Pero: ¿por qué además de mal ubicada, la Pola de las Aguas es también fea? La respuesta está – creemos – en lo estatuario, es decir en los gestos significantes del héroe. La pobre, frente a la muerte, es exactamente lo opuesto de lo que era Ricaurte en el cuadro. No puede ofrecer el pecho, porque en una mujer eso no se vería honesto (en Colombia, porque en cambio en Francia la Mariana-Libertad muestra sus tetas jacobinas con orgullo y sin condena)4. Nada de heroico en su postura: resignada y dócil, sentada en una butaca como si estuviera en la cocina, lugar más apropiado, parecería decir la voz de las buenas costumbres. Sin embargo, queda todavía un gesto posiblemente ambiguo: las manos atadas en la espalda y las piernas asimétricas, lo que la obliga a un ofrecimiento casi carnal. Pero no, sin dudas la Pola no es una estatua barroca, que pueda hacer dialogar en el éxtasis la devoción y el placer, ni sus cuerdas le permiten ser una heroína del sadismo. Nada más lejos. La Pola es casta, se ofrece pero sin exceso. Uno por uno, cada detalle, la posición, la actitud de su cuerpo y los gestos nos confirman las razones de su mediocridad 5. No hay espacio, no hay lengua je plástico en la retórica de la joven Colombia para un cuerpo femenino heroico, deseante (de justicia y libertad). Esa negación la obliga y aleja de nosotros. Ni santa, ni revolucionaria, ni pecadora. Su mediocridad: de la estatua, de su autor y de la retórica representativa. No de Policarpa. Y sin embargo, como inevitablemente sucede, la calidad de los unos se traslada a la otra. La representación mata a su representado, la invisibilidad del monumento nos oculta la Pola.

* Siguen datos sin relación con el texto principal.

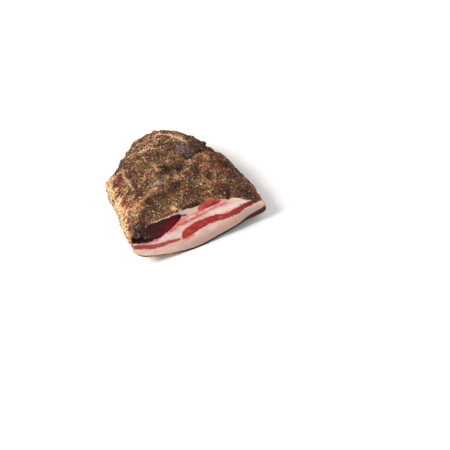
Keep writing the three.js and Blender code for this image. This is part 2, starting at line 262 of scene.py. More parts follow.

La Libertad guiando al pueblo, Óleo sobre lienzo de Eugène Delacroix (1830). Museo del Louvre, Paris. Imagen tomada de AQUÍ
Notas
1. Al respecto ver Gombrich (1999). Por contraste con este conformismo, vale la pena pensar también en la provocación que el arte público puede provocar (Mitchell, 2009).
2. Sobre este personaje existen diversas obras literarias que tratan de reconstruir su vida, con la tensión latente de qué tanto es mito y qué tanto realidad, como son, entre otras:
“Policarpa Salavarrieta.
Una mujer en la guerra” de Isabel Borja Alarcón y Alfonso López Vega, 2012. Bogotá: Editorial Universidad Distrital Francisco José de Caldas.
“Viva la Pola!: biografía de Policarpa Salavarrieta” de Beatriz Helena Robledo, 2009. Bogotá: Alcaldía Mayor de Bogotá. Secretaría de Educación y Fundación Gilberto Alzate Avendaño.
“Yo, La Pola”, novela de Flor Romero, 1999. Bogotá: Edicundi.
“Mujeres Libertadoras: Las Policarpas de la Independencia” de Enrique Santos Molano, 2010. Bogotá: Editorial Planeta.
“Policarpa 200: exposición conmemorativa del bicentenario del nacimiento de Policarpa Salavarrieta”, 1996. Bogotá: Museo Nacional de Colombia.
Biografía de Policarpa Salavarrieta de Eliecer Gaitán, 1911. Misceláneas-Colecciones, No. 1330/10. Bogotá: Imprenta La Civilización.
3. . La estatua original en yeso de Dionisio Cortés es de 1899. La instalación en el lugar actual de una copia en cemento es de 1910, mientras que su fundición en bronce es de 1968.
4. Usamos el término “jacobino” en el sentido extenso de “revolucionario”.
5. La mediocridad es la calidad de lo que es mediano, intermedio entre dos extremos.